PUERTO RICO: Yampi Méndez Arocho was killed on March 5, 2020 in Moca, Puerto Rico, becoming the second transgender person in Puerto Rico to be killed this year. Méndez Arocho, a transgender man, was misgendered in initial media reports. Reports say that Méndez Arocho was assaulted by a woman hours before his death. His mother had called the police to report the attack, but there is little information as to what happened between her contact and Méndez Arocho’s death. LGBTQ activist groups have asked that officials do not rule out the possibility that the murder was a hate crime, and have called for investigations into his death.
GUATEMALA: Instead of having the opportunity to present their case in an immigration court in the United States, asylum seekers who reach the U.S. border are being flown to Guatemala, where they are told to seek asylum instead. At least 800 migrants from El Salvador and Honduras have been sent to Guatemala as a result of the new U.S. policy, called the “Asylum Cooperative Agreement,” which allows the U.S. to divert asylum seekers to Guatemala. The American Civil Liberties Union has filed a lawsuit against the administration, citing the lack of safety in the country as a danger for potential asylees.
MEXICO: More than 600 people with ties to the Jalisco New Generation Cartel (CJNG) were arrested after a six-month investigation known as Project Python, according to the Department of Justice and Drug Enforcement Administration. The CJNG produces and trafficks methamphetamine from Mexico to the U.S. It is one of the top organized crime targets in the U.S. The operation also netted 15,000 kilos of methamphetamine and nearly $20 million.

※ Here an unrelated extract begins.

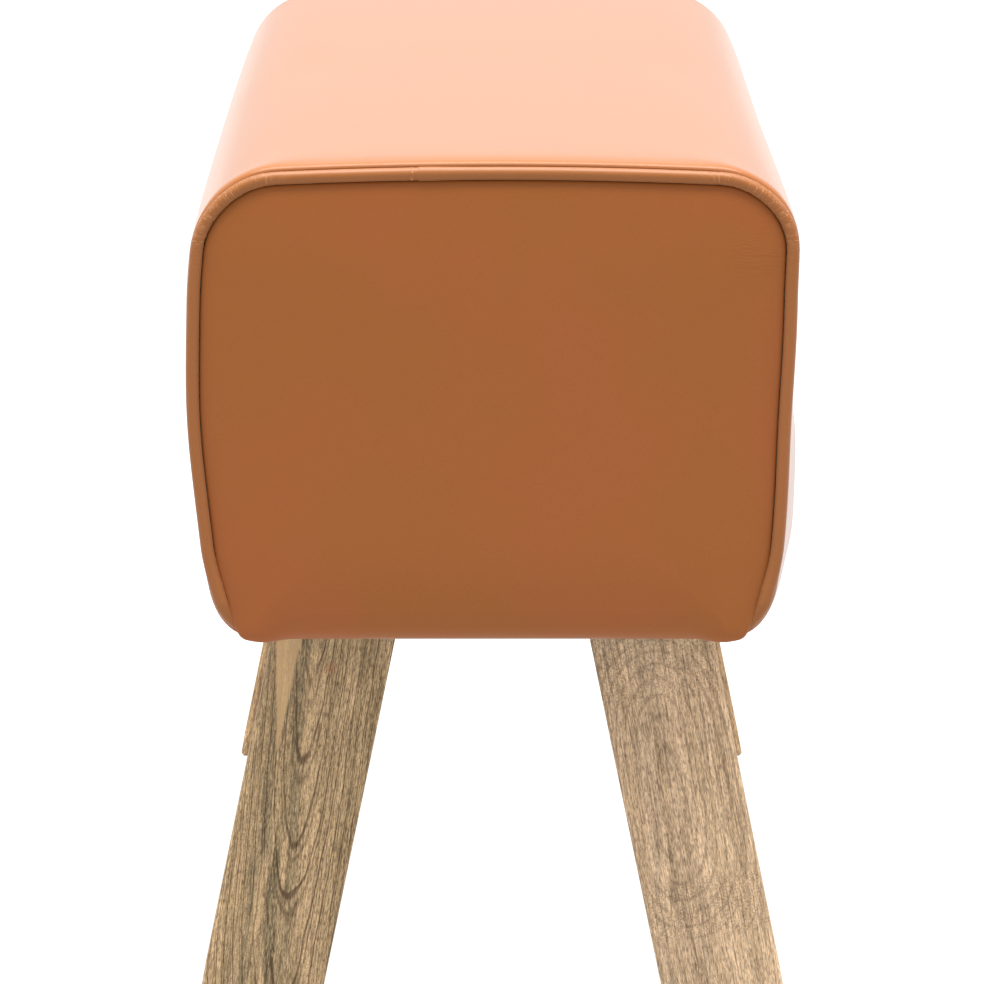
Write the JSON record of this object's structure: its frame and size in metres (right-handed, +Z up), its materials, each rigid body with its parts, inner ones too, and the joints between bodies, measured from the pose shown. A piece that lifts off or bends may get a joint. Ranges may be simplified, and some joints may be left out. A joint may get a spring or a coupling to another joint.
{
  "type": "leather bench",
  "caption": "Long padded leather bench in the shape of a vaulting horse, with corded piping round its end panels and splayed square wooden legs.",
  "frame": {"origin": "on the floor, under the middle of the bench", "axes": "+Y along the length towards the back end, +X across the width, +Z up; the pictured end faces -Y"},
  "size_m": [0.3232, 0.9, 0.482],
  "materials": {
    "cover_leather": "tan pigmented cowhide, semi-matt, fine pore grain",
    "piping_leather": "tan pigmented cowhide drawn tight over cord, semi-matt",
    "filler_cord": "twisted paper and cotton filler cord, matt",
    "foam": "open-cell polyurethane foam, matt",
    "plywood": "sawn plywood, unfinished",
    "block_wood": "sawn hardwood, unfinished",
    "mango_wood": "rough sanded mango wood with a dry matt finish",
    "zinc_steel": "bright zinc-plated steel",
    "staple_steel": "galvanised wire",
    "dust_cloth": "black spunbond cloth, matt",
    "nylon": "moulded nylon, matt"
  },
  "bodies": {
    "root": {"leather_cover": "cover_leather", "leather_end_front": "cover_leather", "leather_end_back": "cover_leather", "piping_front": "piping_leather", "piping_back": "piping_leather", "piping_cord_front": "filler_cord", "piping_cord_back": "filler_cord", "foam_top": "foam", "foam_side_left": "foam", "foam_side_right": "foam", "foam_end_front": "foam", "foam_end_back": "foam", "base_board": "plywood", "top_deck": "plywood", "side_board_left": "plywood", "side_board_right": "plywood", "end_board_front": "plywood", "end_board_back": "plywood", "rib_front": "plywood", "rib_back": "plywood", "corner_batten_front_left": "block_wood", "corner_batten_front_right": "block_wood", "corner_batten_back_left": "block_wood", "corner_batten_back_right": "block_wood", "leg_block_front_left": "block_wood", "leg_block_front_right": "block_wood", "leg_block_back_left": "block_wood", "leg_block_back_right": "block_wood", "leg_front_left": "mango_wood", "leg_front_right": "mango_wood", "leg_back_left": "mango_wood", "leg_back_right": "mango_wood", "hanger_bolts": "zinc_steel", "leg_washers": "zinc_steel", "leg_nuts": "zinc_steel", "deck_screws": "zinc_steel", "base_screws": "zinc_steel", "side_staples": "staple_steel", "end_staples": "staple_steel", "dust_cover": "dust_cloth", "glide_front_left": "nylon", "glide_front_right": "nylon", "glide_back_left": "nylon", "glide_back_right": "nylon"}
  },
  "joints": []
}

MEXICO: The number of confirmed coronavirus cases in Mexico is up to 15 as of Thursday. Health Ministry Director of Epidemiology José Luis Alomía said all of the people who tested positive have mild symptoms and are in isolation at home. In another news conference, President Andrés Manuel López Obrador said that the government will respond to the pandemic based on expert advice. Researchers at the national university estimates that Mexico will pass into the next stage, of local contagion, between March 22 and 30.